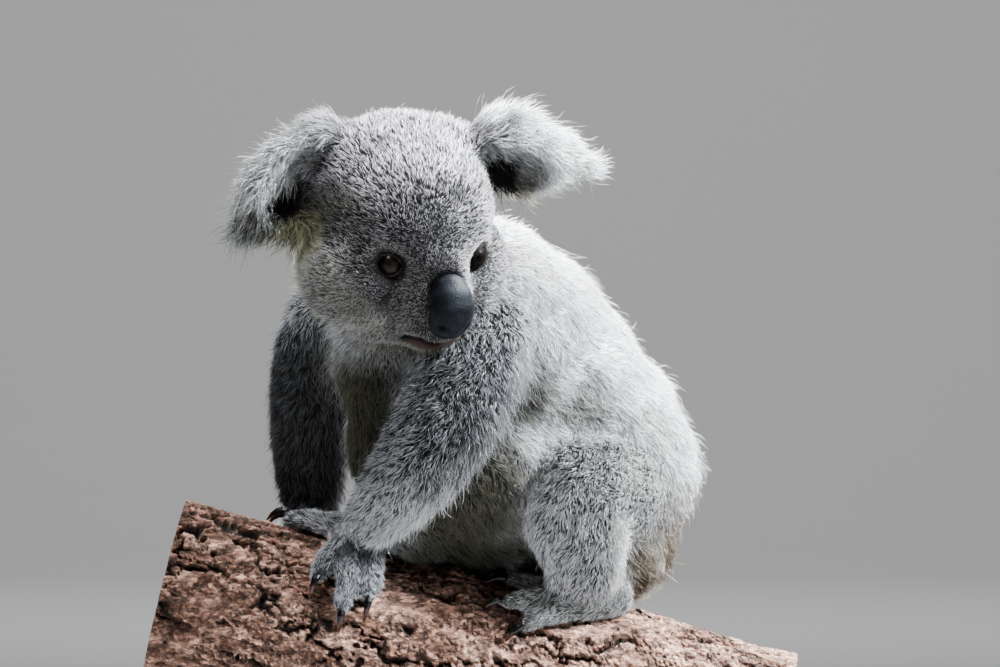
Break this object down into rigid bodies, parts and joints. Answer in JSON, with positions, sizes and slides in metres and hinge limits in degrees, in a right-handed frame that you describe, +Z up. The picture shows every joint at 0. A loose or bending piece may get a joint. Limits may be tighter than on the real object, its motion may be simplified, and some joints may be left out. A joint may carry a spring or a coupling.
{
  "type": "koala",
  "caption": "Life-size still model of a young koala gripping a short cut length of branch, on a plain display stand with a flat base and rods.",
  "frame": {"origin": "middle of the underside of the stand's base", "axes": "+X down the slope of the branch, which is the way the koala's rump lies; -Y the side that its face is turned to; +Z up"},
  "size_m": [0.3306, 0.2281, 0.4362],
  "materials": {
    "fur_grey": "thick soft grey fur, pale beneath",
    "nose_black": "bare grained skin, slightly moist",
    "eye_brown": "wet dark brown eye",
    "claw_black": "smooth dark horn",
    "bark": "rough flaking bark, sawn ends",
    "stand_wood": "dark satin varnish",
    "stand_steel": "plain satin rod"
  },
  "bodies": {
    "root": {"belly": "fur_grey", "chest": "fur_grey", "claw_foot_left_2": "claw_black", "claw_foot_left_3": "claw_black", "claw_foot_left_4": "claw_black", "claw_foot_left_5": "claw_black", "claw_foot_right_2": "claw_black", "claw_foot_right_3": "claw_black", "claw_foot_right_4": "claw_black", "claw_foot_right_5": "claw_black", "claw_hand_left_1": "claw_black", "claw_hand_left_2": "claw_black", "claw_hand_left_3": "claw_black", "claw_hand_left_4": "claw_black", "claw_hand_left_5": "claw_black", "claw_hand_right_1": "claw_black", "claw_hand_right_2": "claw_black", "claw_hand_right_3": "claw_black", "claw_hand_right_4": "claw_black", "claw_hand_right_5": "claw_black", "ear_left": "fur_grey", "ear_right": "fur_grey", "eye_left": "eye_brown", "eye_right": "eye_brown", "foot_left": "fur_grey", "foot_right": "fur_grey", "forearm_left": "fur_grey", "forearm_right": "fur_grey", "hand_left": "fur_grey", "hand_right": "fur_grey", "head": "fur_grey", "neck": "fur_grey", "nose": "nose_black", "perch_branch": "bark", "rump": "fur_grey", "shin_left": "fur_grey", "shin_right": "fur_grey", "stand_base": "stand_wood", "stand_rod_high": "stand_steel", "stand_rod_low": "stand_steel", "thigh_left": "fur_grey", "thigh_right": "fur_grey", "upper_arm_left": "fur_grey", "upper_arm_right": "fur_grey"}
  },
  "joints": []
}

====================

Each line of the listing should be copied exactly.

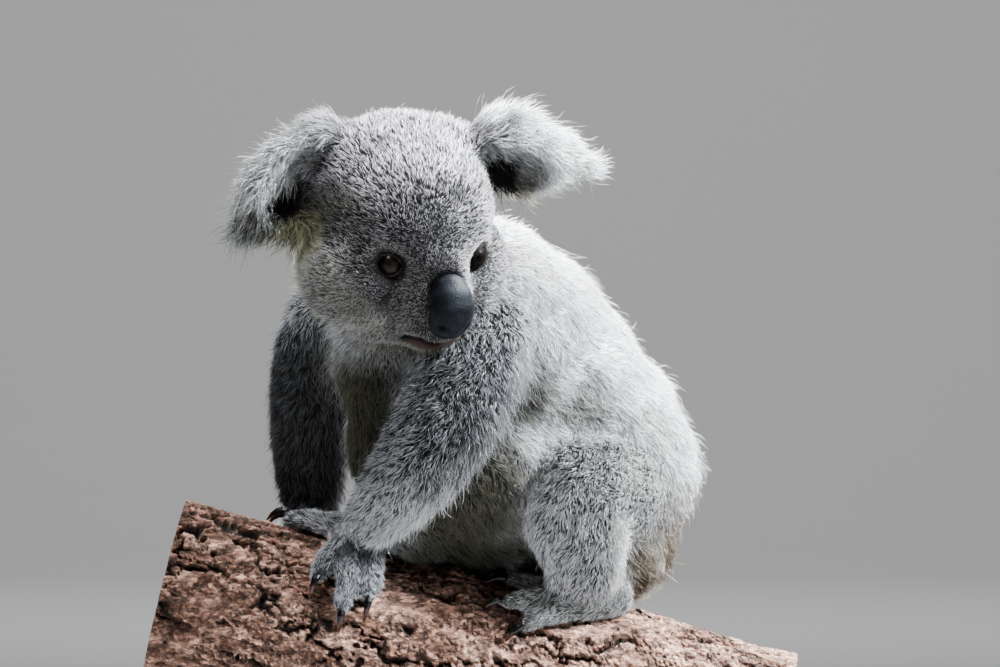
Break this object down into rigid bodies, parts and joints. Answer in JSON, with positions, sizes and slides in metres and hinge limits in degrees, in a right-handed frame that you describe, +Z up. The picture shows every joint at 0. A loose or bending piece may get a joint. Limits may be tighter than on the real object, its motion may be simplified, and some joints may be left out. A joint may carry a spring or a coupling.
{
  "type": "koala",
  "caption": "Life-size still model of a young koala gripping a short cut length of branch, on a plain display stand with a flat base and rods.",
  "frame": {"origin": "middle of the underside of the stand's base", "axes": "+X down the slope of the branch, which is the way the koala's rump lies; -Y the side that its face is turned to; +Z up"},
  "size_m": [0.3306, 0.2281, 0.4362],
  "materials": {
    "fur_grey": "thick soft grey fur, pale beneath",
    "nose_black": "bare grained skin, slightly moist",
    "eye_brown": "wet dark brown eye",
    "claw_black": "smooth dark horn",
    "bark": "rough flaking bark, sawn ends",
    "stand_wood": "dark satin varnish",
    "stand_steel": "plain satin rod"
  },
  "bodies": {
    "root": {"belly": "fur_grey", "chest": "fur_grey", "claw_foot_left_2": "claw_black", "claw_foot_left_3": "claw_black", "claw_foot_left_4": "claw_black", "claw_foot_left_5": "claw_black", "claw_foot_right_2": "claw_black", "claw_foot_right_3": "claw_black", "claw_foot_right_4": "claw_black", "claw_foot_right_5": "claw_black", "claw_hand_left_1": "claw_black", "claw_hand_left_2": "claw_black", "claw_hand_left_3": "claw_black", "claw_hand_left_4": "claw_black", "claw_hand_left_5": "claw_black", "claw_hand_right_1": "claw_black", "claw_hand_right_2": "claw_black", "claw_hand_right_3": "claw_black", "claw_hand_right_4": "claw_black", "claw_hand_right_5": "claw_black", "ear_left": "fur_grey", "ear_right": "fur_grey", "eye_left": "eye_brown", "eye_right": "eye_brown", "foot_left": "fur_grey", "foot_right": "fur_grey", "forearm_left": "fur_grey", "forearm_right": "fur_grey", "hand_left": "fur_grey", "hand_right": "fur_grey", "head": "fur_grey", "neck": "fur_grey", "nose": "nose_black", "perch_branch": "bark", "rump": "fur_grey", "shin_left": "fur_grey", "shin_right": "fur_grey", "stand_base": "stand_wood", "stand_rod_high": "stand_steel", "stand_rod_low": "stand_steel", "thigh_left": "fur_grey", "thigh_right": "fur_grey", "upper_arm_left": "fur_grey", "upper_arm_right": "fur_grey"}
  },
  "joints": []
}